An important finding: eight urns aligned in a particular manner, three of them with human bones inside. These might be of members of one family, according to department officials. The pottery included black-and-red ware, black ware and red ware.
The site yielded a rich collection of pottery with graffiti marks. A few iron pieces were also found.
Archaeology Department officials estimated that the pottery belonged to the Megalithic period or the Iron Age, which can be dated between 300 B.C. and A.D. 100.
The discoveries were made at the site where in 2006 school teacher V. Shanmuganathan found a polished Neolithic celt (tool) that had engravings resembling the Indus script. This celt caused a stir in archaeological circles. It was T.S. Sridhar, then Special Commissioner of Archaeology, who noticed the engravings on the polished celt. A semi-polished celt was found nearby without engravings.
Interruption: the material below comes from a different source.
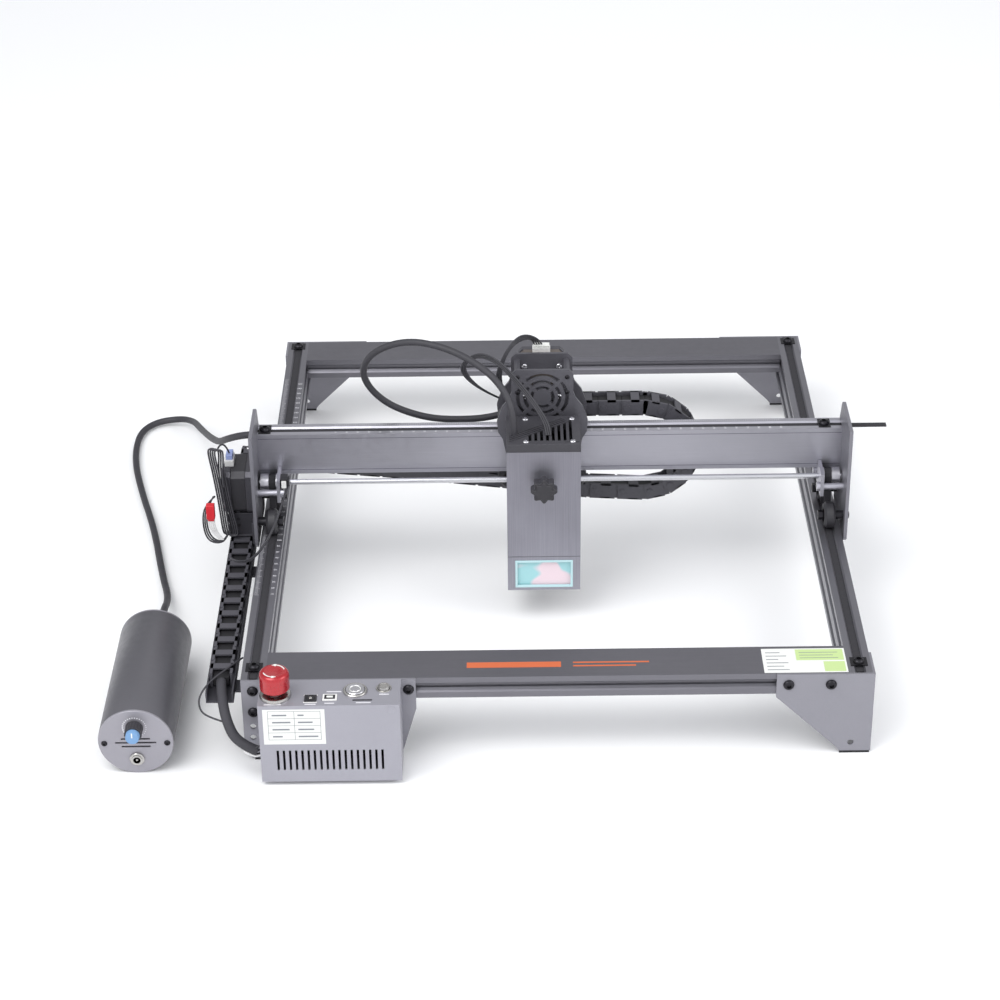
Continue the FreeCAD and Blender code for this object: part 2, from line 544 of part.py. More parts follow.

The Archaeology Department decided to excavate the Sembiyankandiyur site to find out its antiquity and fix the chronology. The excavations began on February 6. Four trenches were laid at the place where the celt with the engravings were found. The first trench was laid in the garden of Mr. Shanmuganathan, the second trench at Thoppumedu which belonged to Shanmugam, a retired physical education teacher, another in the backyard of the house of Muthappa and the fourth at Padayachi Kollaimedu.
Important findings from the trenches were bowls, dishes, broken urns, full-size urns and so on. Eight urns were found to be aligned in a particular manner, three of them with human bones. Some urns had ritual pots inside. Some pots and sherds have thumb-nail impressions on them.
Designs and markings
Full-shape pots had the graffiti depicting a fish, a damaru, sun, star and a swastika. Geometric designs and marks depicting fish, sun and star and graffiti marks are often found on black-and-red ware and black ware, with the symbols sometimes repeated.
The excavations at Sembiyankandiyur were done under the guidance of Dr. S. Gurumurthi, Principal Commissioner of Archaeology; Dr. S. Vasanthi, Archaeologist; M. Muthusamy, Curator of Tranquebar Museum; S. Selvaraj and P. Gowthamaputhiran, Archaeological Officers of Thanjavur and Coimbatore respectively.
(We are not allowed to post from the below linked site)
The sites of more than 30 ancient porcelain kilns from the Shang, Western Zhou and Eastern Zhou dynasties (1600 B.C. to 256 B.C.) were found in Deqing, indicating the area as the birthplace and center of the country's ancient porcelain activities, archaeologists agreed in Deqing.
I'm sometimes amazed and amused at the sorts of things that excite fellow achaeologists...
Pizza at midnight always leaves me feeling Megalithic in the morning.